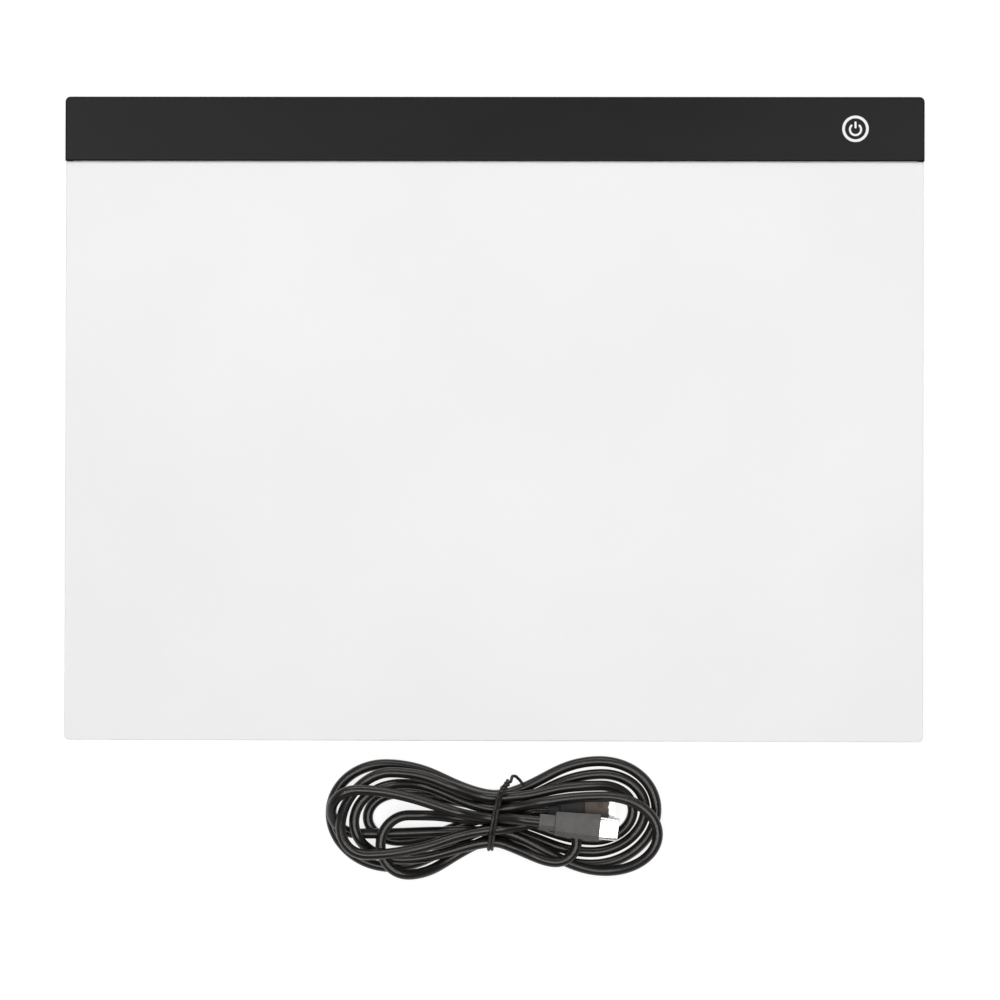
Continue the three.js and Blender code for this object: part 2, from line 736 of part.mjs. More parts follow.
// One lobe: an eased run out to its first crown, half an ellipse round the fold, and an
// eased run back to the waist. The heights ease from one stated layer to the next.
function lobe([side, enter, leave, reach, crownIn, crownOut, first, last, lean, layers]) {
  const plan = [];
  const cIn = crownIn * hankReach;
  const cOut = crownOut * hankReach;
  const vFirst = first * hankReach;
  const vLast = last * hankReach;
  const middle = (vFirst + vLast) / 2;
  const half = (vFirst - vLast) / 2;
  const vEnter = enter[0] * columnPitch;
  const vLeave = leave[0] * columnPitch;
  for (let i = 0; i < runSteps; i += 1) {
    const s = i / runSteps;
    plan.push([cIn * s, vEnter + (vFirst - vEnter) * ease(s ** spreadShare)]);
  }
  const foldReach = reach * hankReach - (cIn + cOut) / 2;
  for (let i = 0; i < foldSteps; i += 1) {
    const angle = (Math.PI * i) / foldSteps;
    plan.push([
      cIn + (cOut - cIn) * ease(i / foldSteps) + foldReach * Math.sin(angle),
      middle + half * Math.cos(angle),
    ]);
  }
  for (let i = 0; i <= runSteps; i += 1) {
    const s = i / runSteps;
    const left = 1 - s;
    plan.push([cOut * left, vLeave + (vLast - vLeave) * ease(left ** spreadShare)]);
  }
  const leaned = plan.map(([u, v]) => {
    const grip = ease(Math.min(u / cIn, 1));
    return [u + ((lean * hankReach * (middle - v)) / Math.abs(half)) * grip, v];
  });
  let total = 0;
  const lengths = leaned.map(([u, v], i) => {
    if (i > 0) total += Math.hypot(u - leaned[i - 1][0], v - leaned[i - 1][1]);
    return total;
  });
  return leaned.map(([u, v], i) => {
    const t = lengths[i] / total;
    let k = 0;
    while (k < layers.length - 2 && t >= layers[k + 1][0]) k += 1;
    const [from, to] = [layers[k], layers[k + 1]];
    const layer = from[1] + (to[1] - from[1]) * ease((t - from[0]) / (to[0] - from[0]));
    return new THREE.Vector3(side * u, v, layerHeight(layer, u));
  });
}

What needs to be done
Using the listing above, pull out all lines that hold the word "from".

Reply to the task
Continue the three.js and Blender code for this object: part 2, from line 736 of part.mjs. More parts follow.
// eased run back to the waist. The heights ease from one stated layer to the next.
    const [from, to] = [layers[k], layers[k + 1]];
    const layer = from[1] + (to[1] - from[1]) * ease((t - from[0]) / (to[0] - from[0]));